Sur le plan personnel, vous avez quitté la scène politique il y a vingt ans. Pourquoi ?

J’ai démissionné car je ne partageais plus la stratégie développée. J’avais, en outre, appelé à la dissolution des organisations clandestines et je savais que ça allait mal se passer ; ça s’est, effectivement, mal passé puisque la Corse a connu une période particulièrement dramatique. Il y a eu, depuis, de bonnes évolutions et la situation n’est, aujourd’hui, fort heureusement plus comparable.

Vous avez contribué à la création du comité "vérité-justice". Qu’est ce qui a motivé votre choix ?

J’ai décidé de m’investir car je suis persuadé qu’il y a, avec la JIRS, une situation épouvantable. C’est une nouvelle Cour de Sureté de l’Etat où l’on bafoue tous les principes de droit ; on ne cherche pas à découvrir la vérité mais à enfoncer les gens.

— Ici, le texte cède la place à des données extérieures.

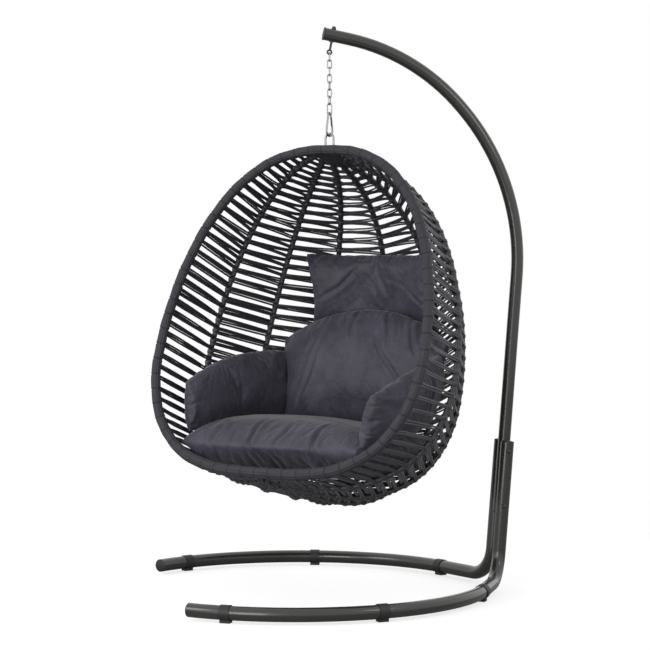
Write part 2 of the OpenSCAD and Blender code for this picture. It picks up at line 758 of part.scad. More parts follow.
module seat_cushion()
    pad(seat_size, seat_at, [0, 0, -4.7], -3, round = 0.16, pinch = 0.03, edge = 34);
module back_cushion()
    pad(back_size, back_at, [-0.25, -7.15, -20.47], 78, bow = [20, 0],
        rise = [back_arch, 0, 0], flare = 0.15);
module head_pillow()
    pad(head_size, head_at, [-1.28, 3.97, 0.85], 99, pinch = 0.06, bow = [78, 0]);
module arm_pad(side, at, settle, pitch, yaw, droop)
    pad(arm_pad_size, at, settle, pitch, yaw = side*yaw, round = 0.12, bow = [-40, 0],
        rise = [arm_arch, side*arm_slope, side*droop]);
module right_arm_cushion() arm_pad(1, right_pad_at, [-18.96, 2.62, -10.85], 104, 96, 34);
module left_arm_cushion() arm_pad(-1, left_pad_at, [-2.55, 0.8, -0.8], 92, 104, 6);

stand_arm();
arm_tip_cap();
arm_foot_plug();
right_leg();
left_leg();
stub_caps();
leg_end_caps();
right_foot_clips();
left_foot_clips();
frame_bolts();
frame_washers();
frame_nuts();
side_screws();
eye_bolt();
eye_washers();
eye_nut();
chain_link(0);  // chain_link_1
chain_link(1);  // chain_link_2
chain_link(2);  // chain_link_3
chain_link(3);  // chain_link_4
chain_link(4);  // chain_link_5
chain_link(5);  // chain_link_6
chain_link(6);  // chain_link_7
end_link();
snap_hook();
hook_gate();
gate_pin();
hanging_loop();
top_plate();
bottom_plate();
rim_tube();
rim_winding();
rib(0);  // rib_1
rib(1);  // rib_2
rib(2);  // rib_3
rib(3);  // rib_4
rib(4);  // rib_5
rib(5);  // rib_6
rib(6);  // rib_7
weave(0);  // weave_1
weave(1);  // weave_2
weave(2);  // weave_3
weave(3);  // weave_4
weave(4);  // weave_5
weave(5);  // weave_6
weave(6);  // weave_7
weave(7);  // weave_8
seat_cushion();
back_cushion();
head_pillow();
right_arm_cushion();
left_arm_cushion();
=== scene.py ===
# %% [markdown]
# # A hanging egg chair, dressed piece by piece
# The solid model gives the stand, the chain, the snap hook and every bolt at
# their real size. What it can't give is the look of the soft and wound parts:
# hundreds of resin cords, a rim bound with cord, and stuffed satin cushions.
# This script loads the solid model as a fixed frame, keeps the pieces whose
# shape is right, and builds the others over it in metres, in the same place.

# %% Load the frame
import bpy
import json
import math
import numpy as np
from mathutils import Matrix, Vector


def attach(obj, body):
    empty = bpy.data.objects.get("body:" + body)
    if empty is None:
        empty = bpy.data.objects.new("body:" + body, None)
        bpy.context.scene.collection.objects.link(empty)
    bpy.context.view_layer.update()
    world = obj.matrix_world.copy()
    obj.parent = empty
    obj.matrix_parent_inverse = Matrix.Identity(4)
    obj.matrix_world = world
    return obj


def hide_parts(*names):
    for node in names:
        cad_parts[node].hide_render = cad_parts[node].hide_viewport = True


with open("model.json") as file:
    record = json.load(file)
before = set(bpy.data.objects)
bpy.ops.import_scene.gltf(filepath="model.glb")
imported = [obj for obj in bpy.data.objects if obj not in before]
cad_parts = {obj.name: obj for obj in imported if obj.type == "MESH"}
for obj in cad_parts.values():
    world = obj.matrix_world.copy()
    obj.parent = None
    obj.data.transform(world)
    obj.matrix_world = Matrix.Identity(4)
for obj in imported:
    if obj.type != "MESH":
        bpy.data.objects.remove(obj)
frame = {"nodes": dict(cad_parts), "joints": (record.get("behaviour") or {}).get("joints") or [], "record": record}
nodes = frame["nodes"]
joints = {j["name"]: j for j in frame["joints"]}
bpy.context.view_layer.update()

# %% [markdown]
# ## The camera
# A long lens from the chair's front right, a little above seat height. A long
# lens keeps upright tubes parallel, which is how such furniture is shown. The
# hanging axis is read from the swivel joint, so the camera is placed from it.

# %% Camera
SENSOR_MM = 36.0
FOCAL_PIXELS, PICTURE_PIXELS = 2020.6, 650.0
EYE_FROM_AXIS = np.array([3.7602, -5.6907, 1.0833])
AIM_FROM_AXIS = np.array([-0.0111, -0.0105, 0.9015])
swivel = joints["basket_swivel"]["pos_m"]
hang_x, hang_y = swivel[0], swivel[1]
eye_at = EYE_FROM_AXIS + np.array([hang_x, hang_y, 0.0])
look_at = AIM_FROM_AXIS + np.array([hang_x, hang_y, 0.0])
lens = bpy.data.cameras.new("studio_lens")
lens.sensor_width = SENSOR_MM
lens.lens = SENSOR_MM * FOCAL_PIXELS / PICTURE_PIXELS
camera = bpy.data.objects.new("studio_camera", lens)
bpy.context.scene.collection.objects.link(camera)
camera.location = Vector(eye_at)
camera.rotation_euler = Vector(look_at - eye_at).to_track_quat("-Z", "Y").to_euler()
bpy.context.scene.camera = camera
print("lens %.1f mm, %.2f m from the chair" % (lens.lens, np.linalg.norm(look_at - eye_at)))

# %% [markdown]
# ## Material helpers
# Colours are chosen as hex values on a screen, which are sRGB, while the
# renderer works in linear light, so one function turns them. One small
# function adds a shader node with its settings and links. It fills the node's
# sockets through another one, which also serves the main shader, so each
# material is short enough to read as a recipe.

# %% Colour and node helpers
def linear(hex_code, alpha=1.0):
    """Turns an sRGB hex code into linear light: each channel c becomes
    ((c + 0.055) / 1.055) ** 2.4, or c / 12.92 where it is very dark."""
    c = np.array([int(hex_code[i:i + 2], 16) for i in (1, 3, 5)]) / 255.0
    c = np.where(c <= 0.04045, c / 12.92, ((c + 0.055) / 1.055) ** 2.4)
    return (*map(float, c), alpha)


def fill(tree, node, **sockets):
    """Fills input sockets, by name or as i0, i1 by number. A value is set on
    the socket itself, and another node's output is linked to it."""
    for k, v in sockets.items():
        by_number = k[0] == "i" and k[1:].isdigit()
        s = node.inputs[int(k[1:])] if by_number else node.inputs[k.replace("_", " ")]
        if isinstance(v, bpy.types.NodeSocket):
            tree.links.new(v, s)
        else:
            s.default_value = v
    return node


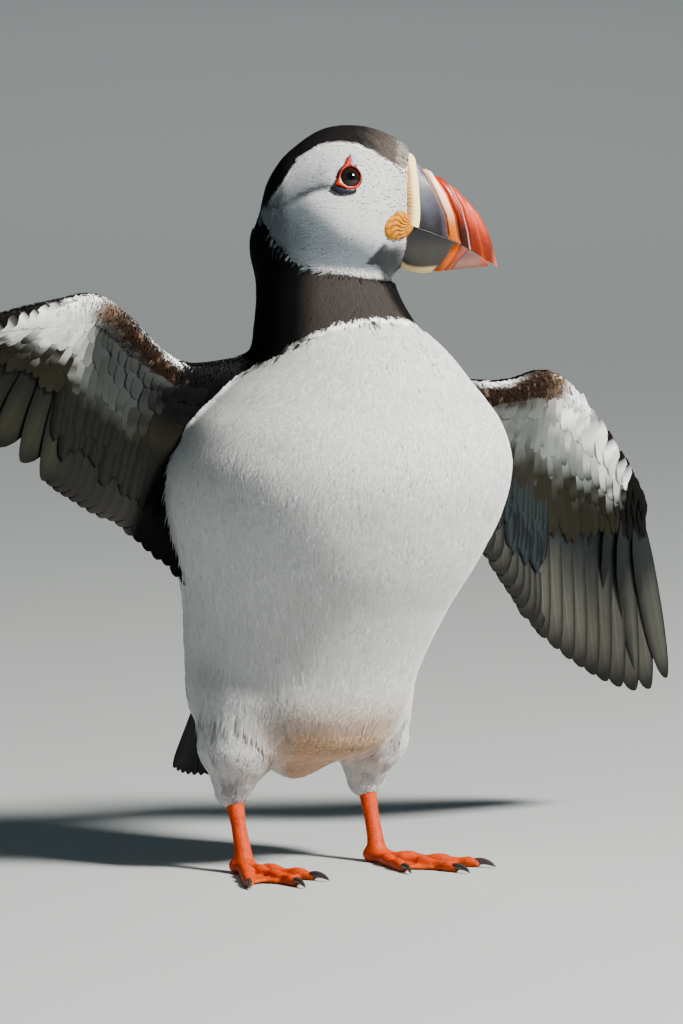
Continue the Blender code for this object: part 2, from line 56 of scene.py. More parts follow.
# Trunk and neck as level ovals: up, the centre's left and forward, half length, half width, turn to the left.
BODY = [
    (30.0, 0.0, -7.0, 3.0, 3.0, 0.0), (36.0, 0.0, -7.0, 14.0, 12.0, 0.0), (41.0, 0.0, -7.0, 27.0, 25.0, 0.0),
    (51.0, 0.0, -5.5, 36.0, 34.0, 0.0), (69.0, 0.0, -2.0, 42.0, 38.0, 0.0), (89.0, 0.0, 5.6, 47.2, 43.0, 0.0),
    (107.0, 0.0, 12.4, 53.6, 50.0, 0.0), (121.0, 0.0, 15.6, 57.3, 55.6, 0.0), (131.0, 0.0, 17.8, 58.8, 57.2, 0.0),
    (138.0, 0.2, 19.4, 58.0, 56.7, 0.0), (144.0, 0.6, 20.8, 55.6, 54.5, 0.0), (150.0, 1.0, 21.6, 52.0, 51.4, 0.0),
    (160.0, 2.0, 22.4, 43.5, 42.5, 5.0), (171.0, 3.0, 21.0, 36.0, 31.5, 15.0), (182.0, 2.5, 13.5, 28.0, 24.5, 30.0),
    (190.0, 3.0, 9.0, 24.5, 22.0, 42.0), (198.0, 3.5, 5.5, 23.0, 19.8, 50.0), (206.0, 3.2, 4.2, 23.6, 18.8, 55.0),
    (214.0, 3.2, 4.7, 22.8, 17.0, 55.0), (220.0, 4.0, 5.2, 19.0, 14.0, 55.0), (224.0, 4.5, 5.5, 13.0, 9.0, 55.0),
]
BODY_COAT = [(30, 1.5), (60, 2.0), (150, 2.1), (176, 1.8), (200, 1.4), (224, 1.2)]  # up, depth of the plumage

# Head as sections square to the line of the bill: along, top, bottom, half width, from the head's centre.
HEAD_CENTRE = (5.1, -8.8, 222.7)
HEAD_YAW = math.radians(55.0)
HEAD = [
    (-24.0, 0.0, -7.0, 2.5), (-22.0, 5.5, -12.0, 8.5), (-18.0, 13.0, -18.0, 13.5), (-11.5, 19.6, -23.5, 17.4),
    (-3.5, 24.6, -26.0, 19.2), (5.4, 25.9, -26.4, 18.6), (14.7, 24.3, -26.0, 15.0), (20.5, 21.6, -23.6, 11.2),
    (25.3, 18.2, -20.0, 8.4),
]
CHEEK_HEIGHT = -4.0  # where the head is widest
HEAD_COAT = 1.2  # depth of the plumage
# The groove behind the eye: along, up.
CREASE = [(2.0, 4.6), (-0.5, 5.7), (-3.0, 5.4), (-6.2, 4.3), (-10.2, 2.8), (-14.2, 1.4), (-20.0, 0.0)]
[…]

C’est insupportable et cela a motivé mon choix de m’associer avec d’autres personnes afin de défendre certains principes. Il faut, en Corse, une véritable justice et une véritable police qui mène des enquêtes très poussées tout en respectant les règles de droit. Il faut débusquer tous les assassins. L’Etat de Droit doit s’imposer mais pour cela, il doit être légitime.

Vous reverra t-on, pour autant, sur la scène politique ?

Je n’ai pas de velléités électorales, je ne dis que ça ne m’intéresse pas mais je pense que je peux apporter autre chose. Je n’ignore pas que j’ai un certain crédit et que je suis en relation avec énormément d’acteurs politiques et associatifs en Corse. Je ferai tout mon possible pour faire avancer la situation vers une Corse moderne et identitaire dont le potentiel est énorme. Une communauté de destin qui croit en elle.